• [The problem]: Copy every line that mentions the word "objects".

• [Data lines]:
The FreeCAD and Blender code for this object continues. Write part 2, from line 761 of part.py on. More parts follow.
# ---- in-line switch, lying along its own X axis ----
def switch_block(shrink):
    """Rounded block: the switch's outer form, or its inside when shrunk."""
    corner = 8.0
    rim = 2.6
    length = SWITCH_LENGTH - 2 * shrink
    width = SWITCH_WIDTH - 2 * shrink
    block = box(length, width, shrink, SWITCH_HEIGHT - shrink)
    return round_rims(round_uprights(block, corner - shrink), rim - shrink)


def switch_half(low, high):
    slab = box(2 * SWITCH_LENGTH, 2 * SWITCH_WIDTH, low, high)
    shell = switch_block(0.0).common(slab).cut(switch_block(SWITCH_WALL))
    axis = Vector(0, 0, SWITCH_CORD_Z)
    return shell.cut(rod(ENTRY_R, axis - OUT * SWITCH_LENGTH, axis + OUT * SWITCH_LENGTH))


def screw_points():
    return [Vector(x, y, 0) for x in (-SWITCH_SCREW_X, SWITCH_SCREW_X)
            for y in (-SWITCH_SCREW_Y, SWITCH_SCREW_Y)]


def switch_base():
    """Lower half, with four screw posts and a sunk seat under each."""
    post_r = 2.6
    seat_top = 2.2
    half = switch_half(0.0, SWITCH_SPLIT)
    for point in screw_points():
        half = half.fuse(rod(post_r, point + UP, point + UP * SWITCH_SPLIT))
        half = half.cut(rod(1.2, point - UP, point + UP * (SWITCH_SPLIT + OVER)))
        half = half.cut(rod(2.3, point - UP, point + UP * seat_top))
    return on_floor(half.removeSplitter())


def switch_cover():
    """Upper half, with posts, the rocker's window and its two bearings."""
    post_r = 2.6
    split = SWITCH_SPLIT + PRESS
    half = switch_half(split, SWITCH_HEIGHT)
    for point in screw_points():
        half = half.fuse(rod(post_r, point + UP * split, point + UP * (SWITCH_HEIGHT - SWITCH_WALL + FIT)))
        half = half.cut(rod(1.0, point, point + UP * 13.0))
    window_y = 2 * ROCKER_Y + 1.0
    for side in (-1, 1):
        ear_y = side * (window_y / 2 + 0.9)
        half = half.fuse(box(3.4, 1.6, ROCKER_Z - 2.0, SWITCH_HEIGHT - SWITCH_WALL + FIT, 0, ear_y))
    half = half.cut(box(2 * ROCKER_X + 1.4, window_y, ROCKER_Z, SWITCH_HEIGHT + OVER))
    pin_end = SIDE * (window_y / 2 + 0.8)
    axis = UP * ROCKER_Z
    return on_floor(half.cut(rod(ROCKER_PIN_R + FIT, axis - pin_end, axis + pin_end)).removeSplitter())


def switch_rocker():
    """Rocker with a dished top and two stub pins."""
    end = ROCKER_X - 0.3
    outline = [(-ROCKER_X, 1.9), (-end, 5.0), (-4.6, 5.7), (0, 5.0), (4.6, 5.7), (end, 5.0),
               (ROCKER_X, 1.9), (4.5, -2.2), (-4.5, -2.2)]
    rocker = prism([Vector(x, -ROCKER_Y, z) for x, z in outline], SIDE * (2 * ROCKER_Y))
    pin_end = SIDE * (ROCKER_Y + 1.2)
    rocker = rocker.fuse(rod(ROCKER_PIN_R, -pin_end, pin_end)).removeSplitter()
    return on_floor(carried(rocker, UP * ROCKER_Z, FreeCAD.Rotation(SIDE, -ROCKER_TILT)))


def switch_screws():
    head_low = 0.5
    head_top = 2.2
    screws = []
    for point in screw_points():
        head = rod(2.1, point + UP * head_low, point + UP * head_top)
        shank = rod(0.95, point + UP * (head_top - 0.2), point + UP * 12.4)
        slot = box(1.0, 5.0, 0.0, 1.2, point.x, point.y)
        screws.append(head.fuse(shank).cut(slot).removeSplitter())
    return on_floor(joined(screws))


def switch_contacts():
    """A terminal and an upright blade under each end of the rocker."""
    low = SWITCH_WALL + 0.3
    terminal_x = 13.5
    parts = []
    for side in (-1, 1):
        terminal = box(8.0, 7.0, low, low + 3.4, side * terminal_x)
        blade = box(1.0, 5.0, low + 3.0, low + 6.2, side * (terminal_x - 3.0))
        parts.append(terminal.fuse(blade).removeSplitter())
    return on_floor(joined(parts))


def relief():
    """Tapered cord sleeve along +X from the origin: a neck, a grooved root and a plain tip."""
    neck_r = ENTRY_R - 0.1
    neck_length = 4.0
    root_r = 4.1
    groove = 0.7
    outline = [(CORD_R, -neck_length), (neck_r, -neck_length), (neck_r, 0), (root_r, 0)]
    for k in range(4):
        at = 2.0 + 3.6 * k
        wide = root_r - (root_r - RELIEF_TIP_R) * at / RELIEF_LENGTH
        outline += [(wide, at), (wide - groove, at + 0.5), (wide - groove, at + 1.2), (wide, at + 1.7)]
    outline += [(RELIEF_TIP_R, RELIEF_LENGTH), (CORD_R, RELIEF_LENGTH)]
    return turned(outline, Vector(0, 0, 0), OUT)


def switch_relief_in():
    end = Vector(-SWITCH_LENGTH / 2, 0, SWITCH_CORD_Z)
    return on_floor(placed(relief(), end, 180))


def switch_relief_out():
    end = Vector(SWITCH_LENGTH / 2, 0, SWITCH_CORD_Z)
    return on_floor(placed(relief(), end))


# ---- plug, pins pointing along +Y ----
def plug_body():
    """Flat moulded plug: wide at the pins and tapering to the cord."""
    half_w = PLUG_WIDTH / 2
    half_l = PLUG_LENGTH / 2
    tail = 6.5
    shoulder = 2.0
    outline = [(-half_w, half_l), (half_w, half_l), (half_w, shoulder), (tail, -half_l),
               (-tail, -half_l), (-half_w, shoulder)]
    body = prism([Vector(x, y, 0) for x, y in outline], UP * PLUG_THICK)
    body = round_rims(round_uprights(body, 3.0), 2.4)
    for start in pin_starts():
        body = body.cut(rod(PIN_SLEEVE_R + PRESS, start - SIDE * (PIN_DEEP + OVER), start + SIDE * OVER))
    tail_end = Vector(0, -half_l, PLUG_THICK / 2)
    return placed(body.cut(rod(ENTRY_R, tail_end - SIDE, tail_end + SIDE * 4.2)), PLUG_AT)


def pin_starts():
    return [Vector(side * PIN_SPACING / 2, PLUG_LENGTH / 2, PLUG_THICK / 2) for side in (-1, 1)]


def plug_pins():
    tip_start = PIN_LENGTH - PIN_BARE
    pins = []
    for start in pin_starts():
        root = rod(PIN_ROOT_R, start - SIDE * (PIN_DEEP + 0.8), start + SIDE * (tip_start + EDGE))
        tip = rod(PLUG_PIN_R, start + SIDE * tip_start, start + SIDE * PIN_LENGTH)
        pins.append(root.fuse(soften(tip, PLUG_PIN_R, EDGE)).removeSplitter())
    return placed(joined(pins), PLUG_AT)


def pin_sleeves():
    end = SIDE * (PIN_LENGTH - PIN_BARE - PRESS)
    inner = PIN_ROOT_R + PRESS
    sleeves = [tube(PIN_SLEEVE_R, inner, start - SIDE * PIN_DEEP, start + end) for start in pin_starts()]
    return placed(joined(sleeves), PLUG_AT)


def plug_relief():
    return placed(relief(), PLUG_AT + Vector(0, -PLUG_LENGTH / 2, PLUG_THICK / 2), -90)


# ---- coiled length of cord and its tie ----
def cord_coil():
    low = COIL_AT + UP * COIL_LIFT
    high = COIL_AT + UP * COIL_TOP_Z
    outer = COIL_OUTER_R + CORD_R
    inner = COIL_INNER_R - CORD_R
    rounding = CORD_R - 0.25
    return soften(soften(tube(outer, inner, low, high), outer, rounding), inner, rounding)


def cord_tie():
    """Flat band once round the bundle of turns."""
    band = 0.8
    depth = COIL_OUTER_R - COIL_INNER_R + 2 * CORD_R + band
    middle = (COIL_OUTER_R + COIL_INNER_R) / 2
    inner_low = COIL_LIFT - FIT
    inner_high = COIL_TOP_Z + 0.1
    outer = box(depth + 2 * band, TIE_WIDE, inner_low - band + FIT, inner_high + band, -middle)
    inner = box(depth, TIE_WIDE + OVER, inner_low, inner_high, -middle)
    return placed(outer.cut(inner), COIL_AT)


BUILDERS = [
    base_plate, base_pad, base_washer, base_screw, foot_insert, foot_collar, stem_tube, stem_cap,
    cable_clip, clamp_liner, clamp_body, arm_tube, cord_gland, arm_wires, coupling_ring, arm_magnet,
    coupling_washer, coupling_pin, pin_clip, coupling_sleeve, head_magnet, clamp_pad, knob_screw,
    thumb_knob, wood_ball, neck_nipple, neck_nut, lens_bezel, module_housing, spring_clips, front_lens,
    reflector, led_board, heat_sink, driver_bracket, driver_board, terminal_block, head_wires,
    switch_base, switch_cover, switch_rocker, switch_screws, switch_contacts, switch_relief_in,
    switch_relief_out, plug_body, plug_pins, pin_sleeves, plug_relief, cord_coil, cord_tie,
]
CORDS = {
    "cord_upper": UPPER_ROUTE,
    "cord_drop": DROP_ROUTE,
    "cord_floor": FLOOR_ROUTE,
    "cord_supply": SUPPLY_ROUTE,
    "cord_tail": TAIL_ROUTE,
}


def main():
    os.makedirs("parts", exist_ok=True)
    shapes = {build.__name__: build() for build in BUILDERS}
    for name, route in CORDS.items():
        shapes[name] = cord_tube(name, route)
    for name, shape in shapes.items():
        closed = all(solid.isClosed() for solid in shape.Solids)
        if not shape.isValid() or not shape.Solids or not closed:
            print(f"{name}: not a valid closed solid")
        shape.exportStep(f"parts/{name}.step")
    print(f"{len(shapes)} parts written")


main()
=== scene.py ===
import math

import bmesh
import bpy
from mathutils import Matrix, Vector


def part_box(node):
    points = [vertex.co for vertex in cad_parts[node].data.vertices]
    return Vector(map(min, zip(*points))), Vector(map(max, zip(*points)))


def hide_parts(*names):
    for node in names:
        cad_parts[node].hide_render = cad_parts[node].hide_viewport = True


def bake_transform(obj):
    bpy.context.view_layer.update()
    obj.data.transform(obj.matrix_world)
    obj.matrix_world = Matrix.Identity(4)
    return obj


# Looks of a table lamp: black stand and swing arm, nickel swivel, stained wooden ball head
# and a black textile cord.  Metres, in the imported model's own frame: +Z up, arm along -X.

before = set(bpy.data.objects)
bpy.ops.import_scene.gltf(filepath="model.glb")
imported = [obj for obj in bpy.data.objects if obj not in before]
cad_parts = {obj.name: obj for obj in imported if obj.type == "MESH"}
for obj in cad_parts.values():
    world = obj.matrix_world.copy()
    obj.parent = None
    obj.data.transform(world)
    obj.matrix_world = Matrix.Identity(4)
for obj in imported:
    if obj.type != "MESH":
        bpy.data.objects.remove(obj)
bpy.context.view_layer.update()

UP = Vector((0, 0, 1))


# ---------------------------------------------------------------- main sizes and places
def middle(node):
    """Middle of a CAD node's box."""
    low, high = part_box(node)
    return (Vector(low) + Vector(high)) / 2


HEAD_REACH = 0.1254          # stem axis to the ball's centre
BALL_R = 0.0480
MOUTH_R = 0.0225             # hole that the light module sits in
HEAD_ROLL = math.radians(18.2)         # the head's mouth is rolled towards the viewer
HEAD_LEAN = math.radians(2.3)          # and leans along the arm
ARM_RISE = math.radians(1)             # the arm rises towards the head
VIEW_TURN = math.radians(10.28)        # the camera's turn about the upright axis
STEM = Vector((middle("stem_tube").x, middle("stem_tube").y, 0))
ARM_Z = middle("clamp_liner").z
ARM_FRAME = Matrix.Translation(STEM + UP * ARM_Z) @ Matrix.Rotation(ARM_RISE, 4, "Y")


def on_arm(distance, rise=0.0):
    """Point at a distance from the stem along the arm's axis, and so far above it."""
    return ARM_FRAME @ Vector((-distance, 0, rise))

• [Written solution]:
before = set(bpy.data.objects)
imported = [obj for obj in bpy.data.objects if obj not in before]
        bpy.data.objects.remove(obj)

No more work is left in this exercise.